> [AIM OF THE EXERCISE]:
Copy exactly, please, the lines of the data from its start through the line containing "snow boot. X".

> [PROVIDED MATERIAL]:
▼

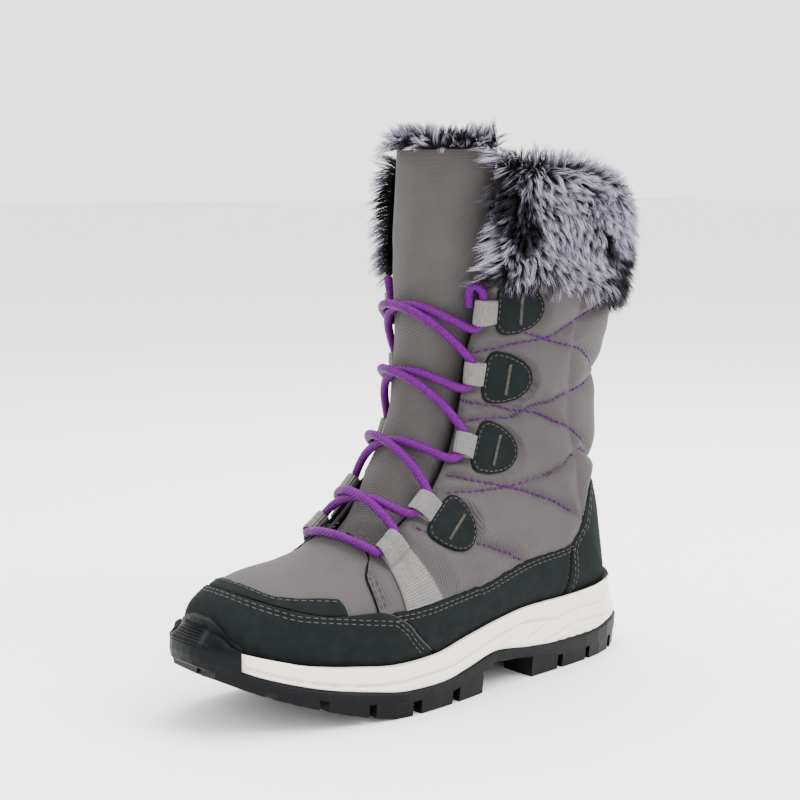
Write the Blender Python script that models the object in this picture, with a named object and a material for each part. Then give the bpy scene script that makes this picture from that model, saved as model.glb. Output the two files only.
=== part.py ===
"""Left snow boot. X runs to the toe, Y to the wearer's left, Z up; the tread stands on Z = 0."""

import math

import bpy
import numpy as np
from mathutils import Vector
from mathutils.bvhtree import BVHTree

# Driving dimensions, in metres
SOLE_LENGTH = 0.283
SOLE_WIDTH = 0.104
HEEL_STACK = 0.040
UPPER_LENGTH = 0.252
UPPER_WIDTH = 0.096
UPPER_HEIGHT = 0.235
UPPER_BACK = -0.1236
SOLE_BACK = -0.1416
WALL = 0.004
GAP = 0.0003
OVERLAY = 0.0015
TAB_LENGTH = 0.028
TAPE_WIDTH = 0.0122
TAPE = 0.001
LACE = 0.0045
TONGUE = 0.007
FUR = 0.010
BUMPER = 0.004

# How finely the form is faceted, and the sole's outline per side
ROWS = 27
TURNS = 30
SIDE_POINTS = 26

# Sole outline seen from above: shares of SOLE_LENGTH from the heel, half widths and swing of SOLE_WIDTH
PLAN = (
    # along, left, right, centre
    (0.00, 0.390, 0.390, 0.000),
    (0.10, 0.405, 0.405, 0.000),
    (0.25, 0.390, 0.385, 0.000),
    (0.40, 0.400, 0.380, 0.000),
    (0.55, 0.465, 0.435, 0.000),
    (0.68, 0.505, 0.490, 0.000),
    (0.80, 0.505, 0.515, -0.012),
    (0.90, 0.470, 0.530, -0.035),
    (1.00, 0.400, 0.420, -0.055),
)

# Heights of the sole along its length and the lean of its top edge inwards, as shares of HEEL_STACK
LEVELS = (
    # along, tread, base, seam, rim, footbed, lean
    (0.00, 0.06, 0.22, 0.480, 1.220, 0.84, 0.20),
    (0.07, 0.00, 0.17, 0.430, 1.160, 0.84, 0.17),
    (0.14, 0.00, 0.16, 0.380, 1.020, 0.83, 0.10),
    (0.24, 0.00, 0.17, 0.385, 0.960, 0.81, 0.06),
    (0.33, 0.00, 0.28, 0.430, 0.970, 0.78, 0.04),
    (0.42, 0.00, 0.35, 0.500, 0.910, 0.73, 0.04),
    (0.50, 0.00, 0.18, 0.410, 0.810, 0.66, 0.04),
    (0.58, 0.00, 0.16, 0.325, 0.690, 0.58, 0.03),
    (0.66, 0.00, 0.17, 0.335, 0.670, 0.55, 0.03),
    (0.74, 0.10, 0.25, 0.415, 0.715, 0.57, 0.03),
    (0.82, 0.26, 0.38, 0.520, 0.785, 0.63, 0.02),
    (0.91, 0.48, 0.57, 0.700, 0.950, 0.76, 0.02),
    (1.00, 0.78, 0.84, 1.000, 1.180, 0.94, 0.02),
)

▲

> [THE SOLUTION]:
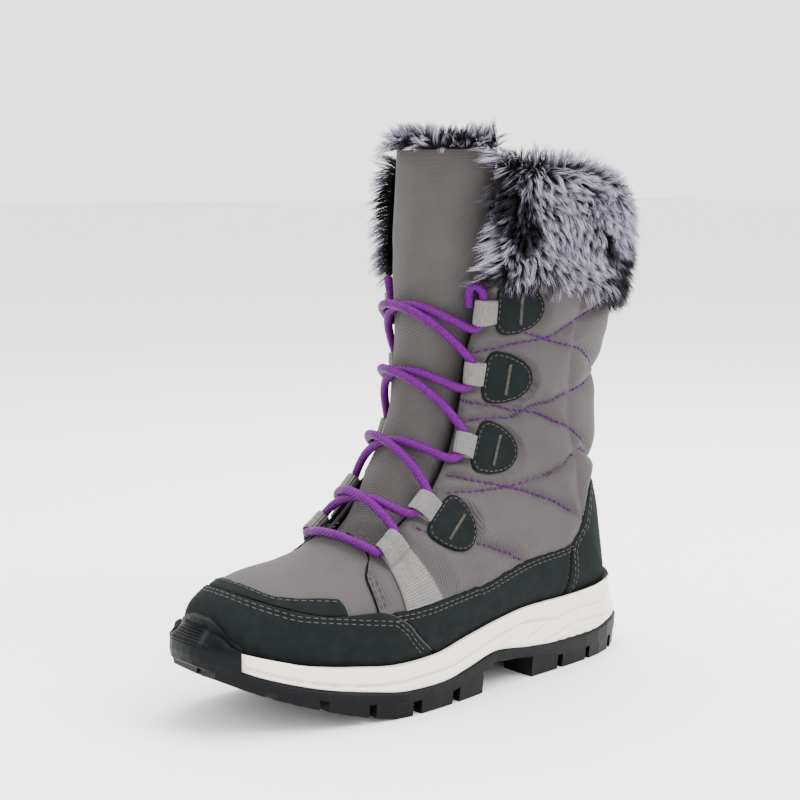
Write the Blender Python script that models the object in this picture, with a named object and a material for each part. Then give the bpy scene script that makes this picture from that model, saved as model.glb. Output the two files only.
=== part.py ===
"""Left snow boot. X runs to the toe, Y to the wearer's left, Z up; the tread stands on Z = 0."""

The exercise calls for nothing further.